There was a structure about 10m high laced with various kinds of balance beams, jumping poles, ropes and the like. Our next challenge was to move along a rope in pairs, hanging onto a dangling rope for balance, and reach the far end. The trick was that the dangling ropes were further apart than a single person could reach. This promoted the teamwork idea. Pity that those on the safety lines had them so tight that balance was easy.
Dinner that night was outside, chinese buffet style. I have no idea what about 1/3 of what I was eating actually was, although I know that what looked like was potato was actually pig fat. You’d be fooled for thinking that the Chinese had never seen food before! The quantity that they ate! Even those petite little women were eating servings that would have kept me going all day. Lounging around outside, shirt almost dripping with sweat, eating a mountain of food and drinking a warm beer…yep, this is the tropics!
Brekky on day 2 was again an outside buffet affair. I was sweating before I got there. It was going to be another 30 degree and 90% humidity day. The morning was spent in an old factory building with a sand floor. After some morning exercises we had to, as a team, cross a “river” using only 3 44-galon drums and 2 planks of wood. We had a slow start as everyone argued about how to do it but once we committed we overtook one of the other teams for a well-earned 2nd place. This was followed by the team walking on 2 long planks, easy in principle…
The next activity was to move the entire 14-man team from 2 palletes to 1 pallette using only a swinging rope. First we had to get the rope using only what things that were on our person. The successful solution used shoelaces and a shoe as a lassoo. The heat of the day was taking it’s toll as the initially strong enthusiasm started to wane. Being huddled together on a pallet in this weather will do that.
After another veritable Mount-Everest-Sized lunch, including a cold beer this time, we headed for the balance beam. This looked OK - a wooden beam suspended about 8m up. Once up there I discovered that the whole structure was swaying back and forth about 3cm. As I ventured out to the middle of the beam it must have been swaying back and forth a good 15cm. This was enough to shake loose the beads of sweat from my hands. Balance was undoubtedly hindered by the 20cm wide beam being only effectively 15cm as the edges were smoothly rounded by use and age. I did not fall, but some did and others simply couldn’t bring themselves to do it. To prove that the Chinese have a sense of humour, as one of the guys who opted out was being lowered, one of the guys suggested that he looked like a piece of meat being hung in a butcher shop window!
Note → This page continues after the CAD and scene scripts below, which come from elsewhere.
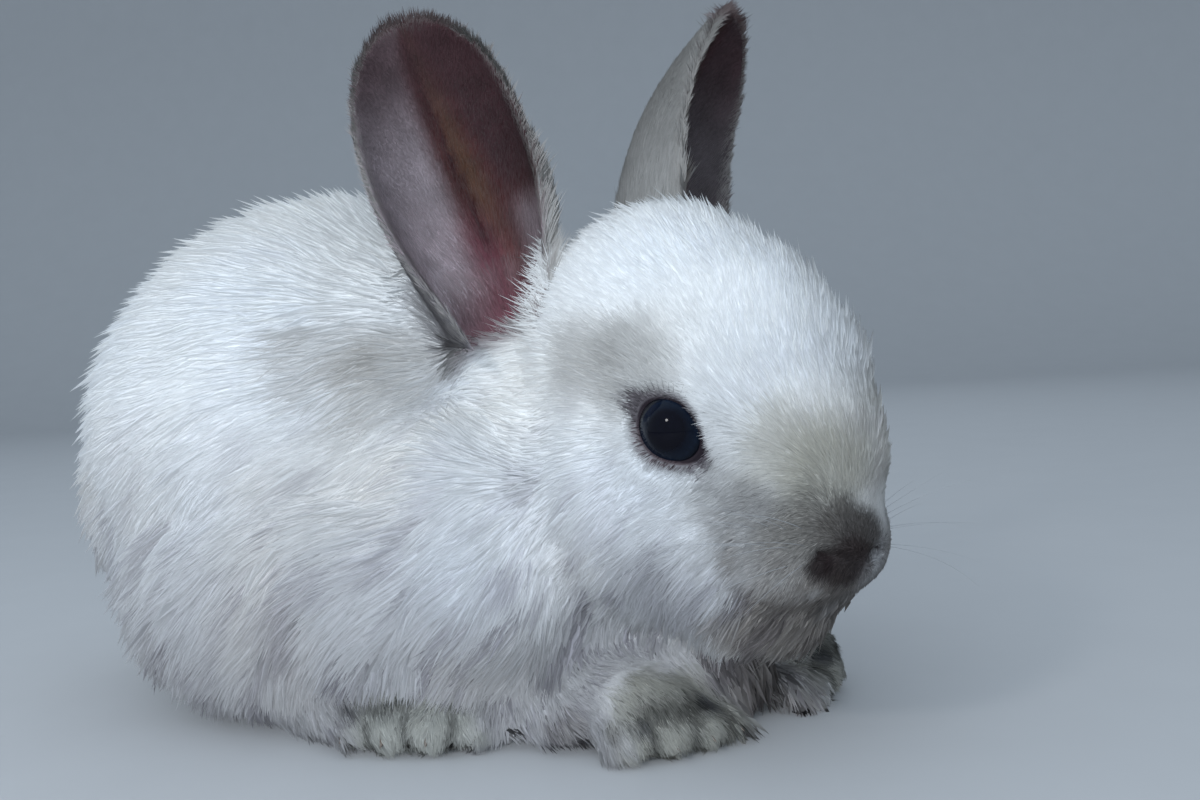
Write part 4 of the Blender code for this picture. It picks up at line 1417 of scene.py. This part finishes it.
def build_eye(side_name, material):
    """An eyeball with a raised cornea, and how far each point is from the pupil's middle."""
    side = SIDES[side_name]
    out, _, _ = eye_axes(side)
    ball, loops, starts = closed_ball()
    turn = Vector((0, 0, 1)).rotation_difference(Vector(out)).to_matrix()
    cornea = CORNEA_RISE * smooth(0.72, 1.0, ball[:, 2])
    from_pupil = np.arccos(np.clip(ball[:, 2], -1, 1)) / EYE_VIEW
    points = (ball * (EYE_RADIUS + cornea)[:, None]) @ np.array(turn).T + eye_centre(side)
    obj = mesh_object(f"eyeball_{side_name}", points, loops=loops, starts=starts)
    layer = obj.data.attributes.new("from_pupil", "FLOAT", "POINT")
    layer.data.foreach_set("value", np.clip(from_pupil, 0, 1).astype(np.float32))
    obj.data.materials.append(material)
    return obj


def hair_tubes(name, spines, radii, colour, material, sides=5):
    """Closed, tapered hairs along the given spines: (hairs, steps, 3)."""
    count, steps, _ = spines.shape
    way = unit(np.gradient(spines, axis=1))
    guide = unit(np.cross(way[:, 0], UP + 0.01))[:, None]
    across = unit(np.cross(way, np.broadcast_to(guide, way.shape)))
    up = np.cross(way, across)
    angle = np.arange(sides) * 2 * math.pi / sides
    taper = 1 - 0.88 * (np.arange(steps) / (steps - 1)) ** 1.2
    reach = radii[:, None, None, None] * taper[None, :, None, None]
    ring = across[:, :, None] * np.cos(angle)[:, None] + up[:, :, None] * np.sin(angle)[:, None]
    points = spines[:, :, None] + ring * reach
    per = steps * sides
    loops, starts = [], []
    for row in range(steps - 1):
        for corner in range(sides):
            after = (corner + 1) % sides
            low, high = row * sides, (row + 1) * sides
            starts.append(len(loops))
            loops += [low + corner, low + after, high + after, high + corner]
    for end in (range(sides)[::-1], range(per - sides, per)):
        starts.append(len(loops))
        loops += end
    all_loops = (np.arange(count)[:, None] * per + np.array(loops)).ravel()
    all_starts = (np.arange(count)[:, None] * len(loops) + np.array(starts)).ravel()
    obj = mesh_object(name, points.reshape(-1, 3), loops=all_loops, starts=all_starts)
    layer = obj.data.color_attributes.new("coat", "FLOAT_COLOR", "POINT")
    shades = np.ones((count * per, 4), np.float32)
    shades[:, :3] = colour
    layer.data.foreach_set("color", shades.ravel())
    obj.data.materials.append(material)
    return obj


WHISKERS_A_SIDE = 12
WHISKERS_IN_ROW = 5
WHISKER_THICKNESS = 0.026
WHISKER_COLOUR = np.array((0.52, 0.52, 0.54))
WHISKER_SWEEP = np.array((3.0, 0, 0))
LASHES_A_SIDE = 34
LASH_TURNS = (-0.2, 1.2)
LASH_THICKNESS = 0.035
LASH_COLOUR = np.array((0.05, 0.042, 0.045))


def build_whiskers(fields, material):
    """Fine pale whiskers from the pads, fanning out and a little down."""
    head = work_to_head(fields["points"])
    spines, radii = [], []
    for side in SIDES.values():
        for index in range(WHISKERS_A_SIDE):
            row, column = divmod(index, WHISKERS_IN_ROW)
            start = np.array((29.5 - 1.7 * column, side * (7.0 + 0.8 * column), -13.5 - 2.0 * row))
            start = head[np.argmin(np.sum((head - start) ** 2, axis=1))]
            out = unit(np.array((0.35 - 0.28 * column, side * 1.0, 0.42 - 0.3 * row))
                       + 0.10 * rng.normal(size=3))
            length = 17.0 - 1.2 * column + 2.0 * rng.random()
            droop = 2.0 + 2.0 * rng.random()
            t = np.linspace(0, 1, 12)[:, None]
            spine = start + out * (length * t) - UP * (droop * t * t) - WHISKER_SWEEP * t * t
            spines.append(head_to_work(spine))
            radii.append(WHISKER_THICKNESS + 0.012 * rng.random())
    return hair_tubes("whiskers", np.array(spines), np.array(radii), WHISKER_COLOUR, material)


def build_lashes(material):
    """Short fine lashes round the lids, more on the upper lid."""
    spines = []
    for side in SIDES.values():
        out, long, short = eye_axes(side)
        centre = eye_centre(side)
        for turn in np.linspace(*LASH_TURNS, LASHES_A_SIDE):
            angle = turn * math.pi
            direction = long * math.cos(angle) * EYE_HALF_LENGTH
            direction = direction + short * math.sin(angle) * EYE_HALF_HEIGHT
            size = np.linalg.norm(direction) * 1.05
            tilt = math.asin(min(0.98, size))
            way = out * math.cos(tilt) + unit(direction) * math.sin(tilt)
            start = centre + way * (EYE_RADIUS + 0.25)
            lead = unit(way * 0.7 + unit(direction) * 0.9 + 0.1 * rng.normal(size=3))
            t = np.linspace(0, 1, 6)[:, None]
            length = 1.3 + 0.6 * rng.random()
            spines.append(start + lead * (length * t) + unit(direction) * (0.5 * t * t))
    radii = np.full(len(spines), LASH_THICKNESS)
    return hair_tubes("lashes", np.array(spines), radii, LASH_COLOUR, material, 4)


# ---------------------------------------------------------------- stage, lights, camera

FLOOR_HALF = 3.0
FLOOR_FRONT = -2.0
BEND_AT = 1.1
BEND = 0.6
BEND_STEPS = 16
BACKDROP_TOP = 2.4


def build_stage():
    """A plain pale floor that sweeps up into a backdrop far behind."""
    bm = bmesh.new()
    profile = [(FLOOR_FRONT, 0.0), (BEND_AT, 0.0)]
    for step in range(1, BEND_STEPS + 1):
        angle = step / BEND_STEPS * math.pi / 2
        profile.append((BEND_AT + BEND * math.sin(angle), BEND - BEND * math.cos(angle)))
    profile.append((BEND_AT + BEND, BACKDROP_TOP))
    turn = Matrix.Rotation(CAMERA_AZIMUTH, 3, "Z")
    rows = []
    for y, z in profile:
        rows.append([bm.verts.new(turn @ Vector((x, y, z))) for x in (-FLOOR_HALF, FLOOR_HALF)])
    for low, high in zip(rows, rows[1:]):
        bm.faces.new((low[0], low[1], high[1], high[0]))
    mesh = bpy.data.meshes.new("floor")
    bm.to_mesh(mesh)
    bm.free()
    mesh.shade_smooth()
    obj = bpy.data.objects.new("floor", mesh)
    bpy.context.scene.collection.objects.link(obj)
    mesh.materials.append(floor_material())


# Three broad soft lamps, each with its place and power, and a small one for the eye's highlight
LAMPS = {
    "overhead": ((-0.15, -0.25, 0.75), 0.9),
    "front": ((0.20, -0.54, 0.27), 3.45),
    "behind": ((-0.35, 0.60, 0.70), 1.1),
}
LAMP_SIZE = 0.8
LAMP_COLOUR = (0.80, 0.91, 1.0)
LAMP_TARGET = (0.0, 0.0, 0.04)
CATCH_WAY = Vector((-0.089, -0.837, 0.541))
CATCH_AWAY = 0.35
CATCH_SIZE = 0.05
CATCH_POWER = 0.20
SKY_COLOUR = (0.72, 0.86, 1.0, 1)
SKY_STRENGTH = 0.65


def area_light(name, place, target, size, power, colour):
    light = bpy.data.lights.new(name, "AREA")
    light.shape = "DISK"
    light.size = size
    light.energy = power
    light.color = colour
    obj = bpy.data.objects.new(name, light)
    obj.location = place
    obj.rotation_euler = (Vector(target) - Vector(place)).to_track_quat("-Z", "Y").to_euler()
    obj.visible_glossy = size == CATCH_SIZE
    bpy.context.scene.collection.objects.link(obj)


def build_lights():
    """Even light from the sky and the lamps; only the catch light shows in the eye."""
    world = bpy.data.worlds.new("studio")
    bpy.context.scene.world = world
    world.use_nodes = True
    sky = world.node_tree.nodes["Background"].inputs
    sky["Color"].default_value = SKY_COLOUR
    sky["Strength"].default_value = SKY_STRENGTH
    for name, (place, power) in LAMPS.items():
        area_light(name, place, LAMP_TARGET, LAMP_SIZE, power, LAMP_COLOUR)
    eye = Vector(to_row(eye_centre(-1)))
    area_light("catch", eye + CATCH_WAY * CATCH_AWAY, eye, CATCH_SIZE, CATCH_POWER, (1.0, 1.0, 1.0))


def build_camera():
    place = to_row(eye_centre(-1) + CAMERA_FROM_EYE)
    azimuth, pitch = CAMERA_AZIMUTH, CAMERA_PITCH
    view = Vector((
        -math.sin(azimuth) * math.cos(pitch), math.cos(azimuth) * math.cos(pitch), math.sin(pitch)
    ))
    right = Vector((math.cos(azimuth), math.sin(azimuth), 0.0))
    up = right.cross(view)
    axes = Matrix((right, up, -view)).transposed() @ Matrix.Rotation(CAMERA_ROLL, 3, "Z")
    camera = bpy.data.cameras.new("camera")
    camera.lens = CAMERA_LENS
    camera.sensor_width = 36.0
    camera.clip_start = 0.005
    obj = bpy.data.objects.new("camera", camera)
    obj.matrix_world = Matrix.Translation(Vector(place)) @ axes.to_4x4()
    bpy.context.scene.collection.objects.link(obj)
    bpy.context.scene.camera = obj


# ---------------------------------------------------------------- putting it together

# Painted shade on the skin where the fur is short and the lamps reach it
BARE_SKIN_PAINTED_SHADE = 0.62


def settle(piece, slot_name, *replaced):
    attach(piece, "root")
    if replaced:
        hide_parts(*replaced)


def build():
    """The whole rabbit and its stage: skin, coat, eyes, hairs and claws."""
    skin, fields = build_skin()
    unwrap(skin)
    layer = skin.data.color_attributes.new("coat", "FLOAT_COLOR", "POINT")
    shades = np.ones((len(fields["points"]), 4), np.float32)
    # Painted shade: the skin is darker where the fur is short, and keeps its full colour under long
    # fur
    bare = mix(BARE_SKIN_PAINTED_SHADE, 1.0, smooth(1.5, 5.0, fields["values"][:, 1]))
    shades[:, :3] = fields["colour"] * bare[:, None]
    layer.data.foreach_set("color", shades.ravel())
    skin.data.materials.clear()
    skin.data.materials.append(skin_material())
    settle(skin, "coat", *FLESH, "ear_right", "ear_left")

    fur = fur_material("fur", 0.65, 0.5)
    for piece in build_coat(skin, fields):
        piece.data.materials.append(fur)
        piece.visible_shadow = False
        settle(piece, "coat")

    eye = eye_material()
    for side_name in SIDES:
        settle(build_eye(side_name, eye), "eye", f"eye_{side_name}")
    hair = fur_material("long_hair", 0.45, 0.35)
    settle(build_whiskers(fields, hair), "coat")
    settle(build_lashes(hair), "coat")

    horn = horn_material()
    for name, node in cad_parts.items():
        if name.startswith("claw"):
            node.data.materials.clear()
            node.data.materials.append(horn)

    build_stage()
    build_lights()
    build_camera()
    bpy.context.scene.view_settings.view_transform = "Standard"


build()
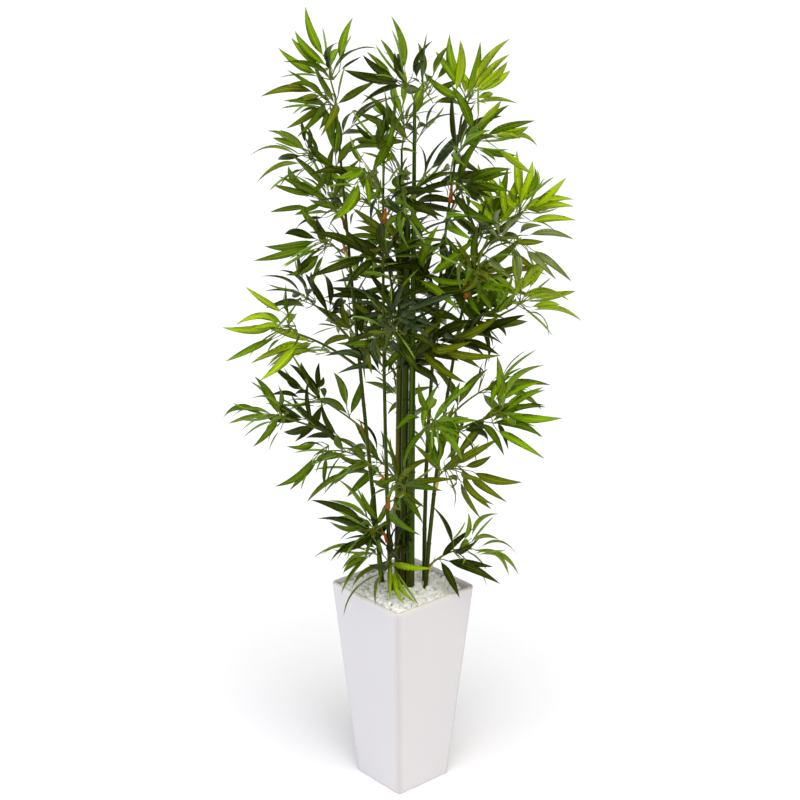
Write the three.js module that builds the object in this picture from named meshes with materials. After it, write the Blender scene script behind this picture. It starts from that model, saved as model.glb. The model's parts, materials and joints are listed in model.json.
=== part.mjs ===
// Artificial potted bamboo: silk leaf sprays on moulded canes in a white glazed tower planter.
// Millimetres, +Z up. The origin is the centre of the planter's flat underside, and the
// planter's four sides face along X and Y.
import * as THREE from 'three';
import { ConvexHull } from 'three/addons/math/ConvexHull.js';

// ---- driving dimensions ------------------------------------------------------------------

const GAP = 0.35; // left between neighbouring pieces

const PLANTER = {
  height: 400,
  topSide: 196, // outside, across the flats
  footSide: 127,
  topCorner: 14, // radius of the upright edges
  footCorner: 9,
  wall: 9,
  floor: 12,
  rimRound: 4, // rounding of the lip
  footRound: 3,
  cornerSteps: 4,
};
const BED_TOP = 386; // level of the pebbles, below the lip
const LEAF_FLOOR = PLANTER.height + 4; // no foliage hangs lower than this

// Canes: where each stands in the bed, its tip, the sideways bow of its middle, and the
// radius at foot and tip. Bearings are degrees anticlockwise from +X, seen from above.
const CANES = [
  { name: 'cane_thick_left', foot: [-18.7, 4.4], tip: [-4.2, 1.4, 1048], bow: [-1, 0], radius: [6.7, 5.7] },
  { name: 'cane_thick_middle', foot: [-2, 3.8], tip: [9.6, 1.9, 1105], bow: [-0.4, 0], radius: [6.9, 5.6] },
  { name: 'cane_thick_right', foot: [14.9, 5.6], tip: [9, 19, 1298], bow: [5, -3.8], radius: [7.7, 2.5] },
  { name: 'cane_left', foot: [-36, -18], tip: [-76, -87, 1312], bow: [3, -6], radius: [4.4, 2] },
  { name: 'cane_front', foot: [4, -32], tip: [26, -66, 1212], bow: [-6, -2], radius: [4.2, 2] },
  { name: 'cane_right', foot: [14, 42], tip: [66, 76, 1276], bow: [-8, -16], radius: [4.4, 2] },
  { name: 'cane_leaning', foot: [34, 26], tip: [92, 108, 1120], bow: [-12, -8], radius: [4.4, 2] },
  { name: 'cane_back', foot: [-34, 30], tip: [-72, 60, 1200], bow: [-4, 4], radius: [4.4, 2] },
];
const CANE = {
  joints: 7, // rings along a cane
  swell: 1.16, // how far a ring stands out
  ringHeight: 3,
  flare: 1.1, // widening at the foot
  sides: 8,
};

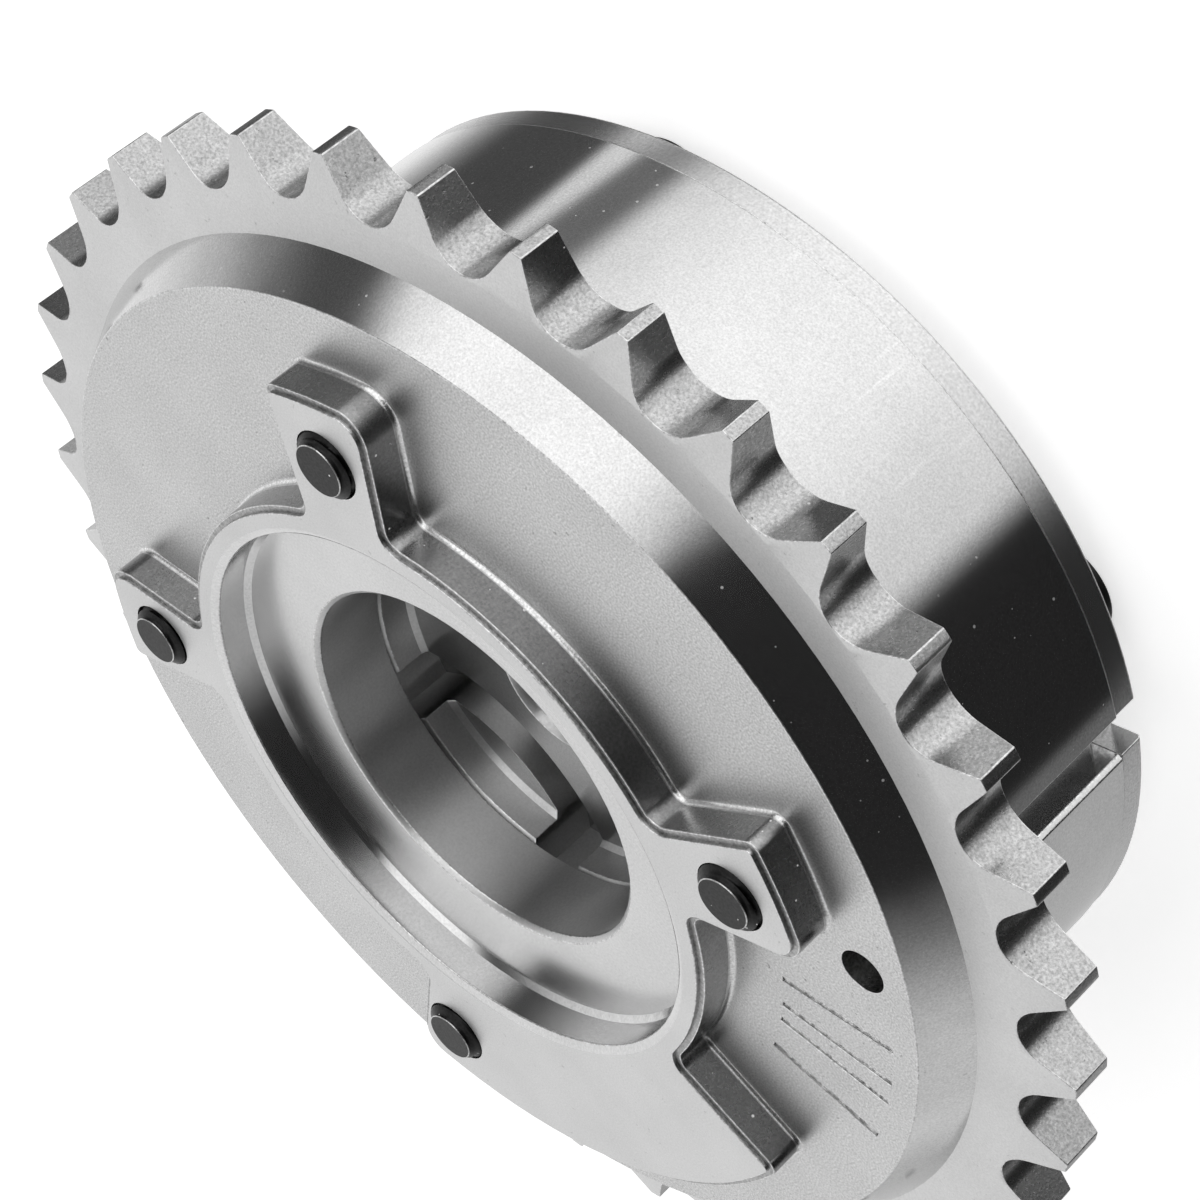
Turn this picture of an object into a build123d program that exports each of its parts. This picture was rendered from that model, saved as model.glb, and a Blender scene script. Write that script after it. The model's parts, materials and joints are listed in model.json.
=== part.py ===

A task our team did not do, but I would have dearly loved to, was a jump from a single upright pole across to a hanging bar. This pole, at about 8m, wobbles back and forth about 20cm. The requirement is to clim the pole then jump and hopefully grab this steel bar. It became a sign of macho-ism for one team for the successful jumpers to do a chin-up or two on the bar. Most slipped off due to sweaty hands and smooth steel.
The final task was an all-team affair. Scale a 4.5m high wall with no external assistance, or padding for that matter, and only the surrounding concrete and team members to break any fall, which I nearly did after over-balancing on the bottom guy’s shoulders. After allocating appropriate leaders the technique was 4 guys on the bottom and 2 at the next level. They would then assist a guy to the top who would start hauling the others up. After getting someone to the top, reorganise the bottom guys to 2 groups of a kneeling step-ladder person and a standing person whose shoulders would be stood on. Once the person was on the shoulders they would step onto surrounding hands and be pushed up to the top-haulers. The last guys were light and hauled up in a chain. We got the entire 75 person team (minus the injured, recently operated or pregnant) up in 22 minutes. Quite satisfying for a bunch of office workers, especially when the record is 12 minutes for 100 people.
So much of this stuff just simply wouldn’t be allowed in Australia. Whilst the ropes were good they were being used by amateurs after only 10 seconds of instruction from the team coach. Those jumping from the pole were only prevented from swining back into the pole they jumped from by 2 team members hanging onto a rope on their chest and 2 side-ropes with their other team members hanging onto them with their bare hands (rope guided by eyelets). The latter was the same for the balance beam. The final wall exercise had no padding or protection around it, just the concrete ground to fall on, or your team members. Depending upon the circumstances and activity, I was both nervous about the consequences of something going wrong and yet thankful for the freedom it afforded.
On the return journey back to Shenzhen one of the team leaders started things off by singing a song. From that point onwards various people took turns in singing various Chinese songs. I was not looking forward to the proposition of singing so I decided that if I was asked I would sing the Australian national anthem. I tried to rest a little while until 1/2 the bus started chanting “Ao Da Li Ya”, pinyin for Australia. I rose to the front of the bus, took the mic and then belted out my best possible rendition of Advance Australia Fair as the entire bus-load of Chinese clapped along and applauded my effort. It sounded starkly different to the pentatonic scale they’d been previously singing in. It was a big hit.